Today on Boston Public Radio:

Michelle Singletary discussed “Sincerely Michelle,” her ongoing series for The Washington Post addressing misconceptions about racial equity in the world of personal finance, and reflected on her own experience coming up in media as a Black woman. Singletary is a personal finance columnist for The Washington Post and author of “The 21 Day Financial Fast." Her column "The Color Of Money" is syndicated in newspapers across the country.

Michelle Singletary on BPR | Dec. 17, 2020

Chuck Todd ran through the latest political headlines, touching on an anticipated COVID-19 stimulus bill in Congress, President-elect Joe Biden’s undying faith in the Senate and the slowly-growing number of GOP members willing to acknowledge Biden’s November election victory. Todd is the moderator of “Meet The Press” on NBC, host of “Meet The Press Daily" on MSNBC and the political director for NBC News.

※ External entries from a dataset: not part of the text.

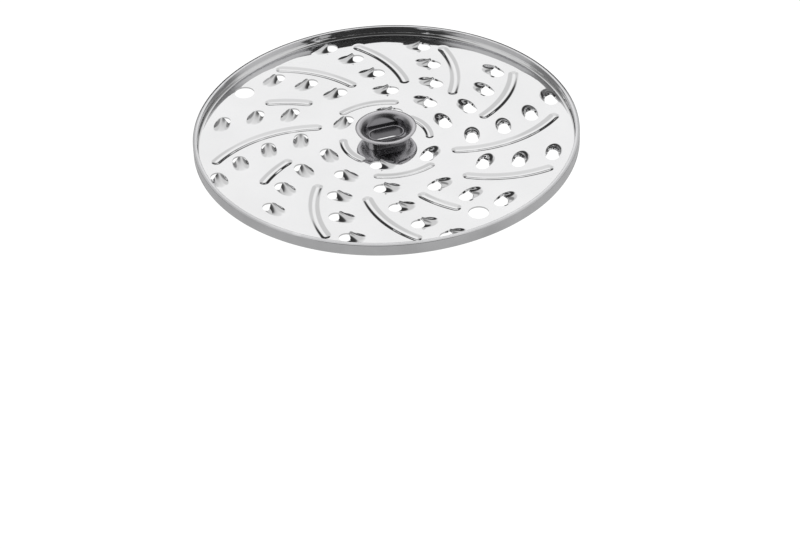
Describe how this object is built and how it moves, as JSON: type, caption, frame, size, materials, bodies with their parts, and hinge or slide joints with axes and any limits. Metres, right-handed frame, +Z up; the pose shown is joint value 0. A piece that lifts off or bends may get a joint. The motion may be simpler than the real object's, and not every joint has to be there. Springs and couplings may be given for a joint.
{
  "type": "food processor grating disc",
  "caption": "Round pressed-steel grating disc with raised scoops in spiral rows, stiffening grooves, a turned-up rim and a flanged drive hub with a long slot.",
  "frame": {"origin": "on the drive axis, in the lowest plane of the part, the underside of the hub's retaining ring", "axes": "+Z up along the drive axis, towards the scoops and the hub's flange; +X along the drive slot's long axis"},
  "size_m": [0.14, 0.14, 0.0069],
  "materials": {
    "mirror_steel": "mirror-polished stainless steel",
    "satin_steel": "satin stainless steel",
    "hub_steel": "drawn stainless steel with a dull sheen"
  },
  "bodies": {
    "root": {"grating_disc": "mirror_steel", "rim_ring": "satin_steel", "hub_collar": "hub_steel", "drive_insert": "hub_steel", "hub_retaining_ring": "satin_steel"}
  },
  "joints": []
}
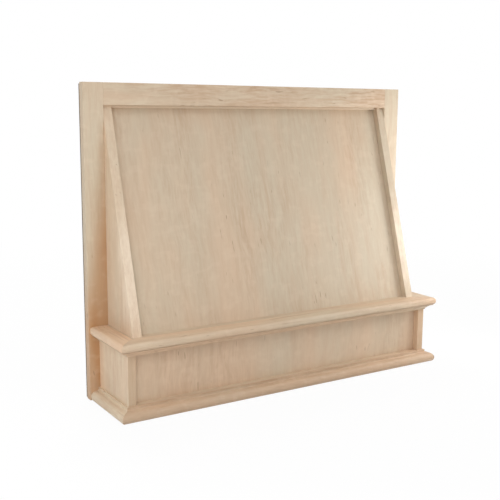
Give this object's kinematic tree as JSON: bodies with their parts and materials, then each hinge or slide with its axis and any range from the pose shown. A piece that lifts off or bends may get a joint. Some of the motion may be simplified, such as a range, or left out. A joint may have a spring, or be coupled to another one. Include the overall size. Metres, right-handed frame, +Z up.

Chuck Todd on BPR | Dec. 17, 2020

Councilor Andrea Campbell discussed the Boston City Council’s Sunday evening vote to establish an Office of Police Accountability and Transparency and next steps for its implementation. She also touched on Gov. Charlie Baker's decision not to sign the Massaschusetts police reform bill and spoke about pushback against a proposed charter school in Roslindale. Campbell represents Boston's District 4, which includes parts of Dorchester, Mattapan, Jamaica Plain and Roslindale. She's also currently running for mayor of Boston.

Andrea Campbell on BPR | Dec. 17, 2020

Andrea Cabral discussed Georgia’s legacy of voter suppression and what she anticipates from the state’s Senate runoffs in January. She also talked about efforts by the outgoing Trump administration to appoint a special council to investigate Biden’s son Hunter and the president's still-unsubstantiated claims of vote rigging during the 2020 election. Cabral is the former Suffolk County sheriff and secretary of public safety and the current CEO of Ascend.

Andrea Cabral on BPR | Dec. 17, 2020

Paul Reville discussed the Boston Teachers Union’s Sunday evening vote of no confidence against BPS Superintendent Brenda Cassellius, ongoing issues with remote learning throughout Massachusetts and questions around whether schools ought to keep the snow day alive through the pandemic. Reville is the former Massachusetts secretary of education and a professor at Harvard University’s Graduate School of Education, where he also heads the Education Redesign Lab. His latest book, co-authored with Elaine Weiss, is "Broader, Bolder, Better: How Schools And Communities Help Students Overcome The Disadvantages Of Poverty.”

Paul Reville on BPR | Dec. 17, 2020

Next, we opened up the phone lines to talk about Thursday’s snowstorm, asking, are school districts walking on thin ice by denying students a well-earned snow day?

Richard Blanco returned for our monthly edition of "The Village Voice," where he discusses poetry and how it can help us better understand our lives and times. This time around, he read a selection of poems about gratitude, renewal and healing. He also talked about the Inaugural Poem Project and Contest for Students. Blanco is the fifth presidential inaugural poet in U.S. history. His new book, "How To Love A Country," deals with various socio-political issues that shadow America.